Ci sono due giovani pesci che nuotano uno vicino all’altro e incontrano un pesce più anziano che, nuotando in direzione opposta, fa loro un cenno di saluto e poi dice:
«Buongiorno ragazzi. Com’è l’acqua?»
I due giovani pesci continuano a nuotare per un po’, e poi uno dei due guarda l’altro e gli chiede:
«ma cosa diavolo è l’acqua?»
– David Foster Wallace, Questa è l’acqua
Protagonista di questo nostro quarto atto è l’acqua. Scelta prima dell’alluvione e prima che si registrassero livelli insostenibili di salinità alla foce del Po; difficile da reperire per più di due miliardi di persone; scontata per noi che ogni giorno ne sprechiamo ettolitri senza alcun ritegno.

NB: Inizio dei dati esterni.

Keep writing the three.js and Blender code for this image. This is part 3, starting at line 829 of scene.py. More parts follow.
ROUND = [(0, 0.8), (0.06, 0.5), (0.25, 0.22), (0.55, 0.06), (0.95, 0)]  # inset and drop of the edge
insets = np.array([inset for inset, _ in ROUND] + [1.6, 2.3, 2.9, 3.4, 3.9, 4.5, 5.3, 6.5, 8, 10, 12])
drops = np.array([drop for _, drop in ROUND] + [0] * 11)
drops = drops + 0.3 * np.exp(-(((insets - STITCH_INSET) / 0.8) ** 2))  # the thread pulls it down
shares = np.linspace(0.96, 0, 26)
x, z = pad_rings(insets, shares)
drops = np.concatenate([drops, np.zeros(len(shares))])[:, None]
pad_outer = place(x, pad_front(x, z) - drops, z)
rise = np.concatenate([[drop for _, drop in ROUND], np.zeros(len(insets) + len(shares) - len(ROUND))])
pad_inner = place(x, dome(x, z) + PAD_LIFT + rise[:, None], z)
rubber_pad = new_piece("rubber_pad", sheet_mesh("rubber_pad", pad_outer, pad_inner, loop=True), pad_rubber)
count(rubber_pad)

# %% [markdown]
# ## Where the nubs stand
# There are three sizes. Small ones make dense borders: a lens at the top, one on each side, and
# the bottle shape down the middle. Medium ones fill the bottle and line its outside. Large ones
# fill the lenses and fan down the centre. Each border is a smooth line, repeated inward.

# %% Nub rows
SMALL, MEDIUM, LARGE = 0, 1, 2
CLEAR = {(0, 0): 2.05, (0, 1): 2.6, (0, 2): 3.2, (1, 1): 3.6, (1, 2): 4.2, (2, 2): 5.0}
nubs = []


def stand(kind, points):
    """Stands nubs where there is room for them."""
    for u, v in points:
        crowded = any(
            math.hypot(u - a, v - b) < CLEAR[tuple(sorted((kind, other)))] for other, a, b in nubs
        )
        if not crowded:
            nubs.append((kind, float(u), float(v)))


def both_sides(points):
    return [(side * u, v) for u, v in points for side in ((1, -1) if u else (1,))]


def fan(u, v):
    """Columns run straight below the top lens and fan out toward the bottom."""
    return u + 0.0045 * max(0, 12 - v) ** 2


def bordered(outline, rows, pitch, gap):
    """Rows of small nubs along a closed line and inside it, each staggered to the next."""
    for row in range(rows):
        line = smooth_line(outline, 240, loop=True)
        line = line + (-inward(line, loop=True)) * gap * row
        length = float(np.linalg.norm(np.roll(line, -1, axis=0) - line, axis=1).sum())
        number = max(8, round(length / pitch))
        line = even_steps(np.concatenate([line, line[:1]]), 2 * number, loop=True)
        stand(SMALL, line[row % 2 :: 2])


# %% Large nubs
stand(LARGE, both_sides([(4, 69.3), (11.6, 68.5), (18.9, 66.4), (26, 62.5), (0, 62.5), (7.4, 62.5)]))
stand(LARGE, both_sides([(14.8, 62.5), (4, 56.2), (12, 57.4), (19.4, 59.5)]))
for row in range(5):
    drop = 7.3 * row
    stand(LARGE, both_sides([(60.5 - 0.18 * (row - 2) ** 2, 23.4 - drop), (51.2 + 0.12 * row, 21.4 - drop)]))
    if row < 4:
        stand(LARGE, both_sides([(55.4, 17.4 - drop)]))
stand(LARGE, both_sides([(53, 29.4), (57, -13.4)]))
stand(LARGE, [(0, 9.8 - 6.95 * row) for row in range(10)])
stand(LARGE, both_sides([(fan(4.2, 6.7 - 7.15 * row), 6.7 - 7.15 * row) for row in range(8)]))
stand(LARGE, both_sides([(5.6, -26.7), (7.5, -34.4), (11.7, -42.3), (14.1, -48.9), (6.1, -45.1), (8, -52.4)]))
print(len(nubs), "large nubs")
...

A capire come mai ci si ostini a inseguire un’idea di progresso decisamente deleteria, forse ci potrà aiutare la storiella con cui David Foster Wallace, nel 2005, introduce il suo discorso per la cerimonia delle lauree al Kenyon College. Per la verità, i ruoli nel racconto andrebbero invertiti, vista l’indifferenza e talvolta lo sdegno che si riserva all’urlo di una nuova generazione che chiede semplicemente di non essere l’ultima. Il nostro titolo è l’interrogativo ottuso di una specie che, definendosi sapiens, corre il rischio tutt’altro che remoto di estinguersi per ignoranza.